WTO Talks Collapse
December 6, 1999
The World Trade Organization meeting in Seattle adjourned Friday night without launching an expected new round of international trade negotiations, bitterly disappointing agricultural groups and others who had hoped for new steps to open markets and increase U.S. exports. The talks' collapse ended a turbulent week marked by protests that delayed the first day of negotiations and gave the often-obscure WTO worldwide publicity it probably would have preferred to do without.
The hundreds of lobbyists from farm and other groups spent the week following each twist and turn of writing a "ministerial declaration," the consensus document that was expected to serve as the talks' blueprint. But in the end, there was no ministerial declaration, and the delegates simply left town. WTO Director General Mike Moore and U.S. Trade Representative Charlene Barshefsky said the talks would reconvene in the future, but no date was set and no one predicted it would be soon.

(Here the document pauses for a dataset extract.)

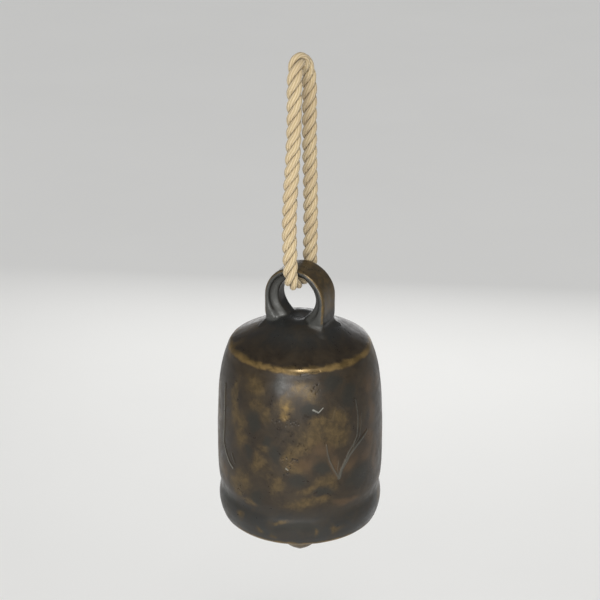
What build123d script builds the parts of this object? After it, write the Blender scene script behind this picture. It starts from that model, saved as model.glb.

Meanwhile, earlier agreements call for agricultural negotiations to begin as early as January in Geneva. But in the absence of a more detailed negotiating mandate or a deadline for completion, it is unclear that any progress is likely. Agricultural sections of the would-be ministerial declaration had been hammered out over the course of several days, but they never gained unanimous agreement.
"There's no commitment at all and therefore there's nothing on the table," REUTERS quoted European Union Ag Commissioner Franz Fischler telling reporters. "We have to launch new negotiations now on Article 20 (of the 1994 Uruguay Round pact), and we have to start from the very beginning."
Under the Uruguay Round, countries are required to begin trade talks on agriculture and services in January, and U.S. Trade Representative Charlene Barshefsky said those "will in fact proceed." She added, "I think there will be progress...because of the progress made here." Countries now know one another's positions, and "that, in and of itself, will generate progress," Barshefsky said.
Though the week's protests were not directly responsible for the talks' breakdown, the WTO failure clearly pleased many environmental and labor groups that supported the protests. Less publicly, lobbyists for some import-sensitive U.S. agricultural and industrial sectors were quietly jubilant as well. But farm and commodity groups that have pinned their hopes on opening markets rather than keeping them closed were keenly disappointed and pondered their next move.
One of the key disputes that prevented agreement was whether labor standards should take a higher profile in the WTO. President Clinton angered many delegates from developing countries, and threw his own negotiators off balance, when he said trade sanctions should be used to enforce labor rights. That dramatic change in the U.S. position appeared to play a role in the talks' ultimate failure.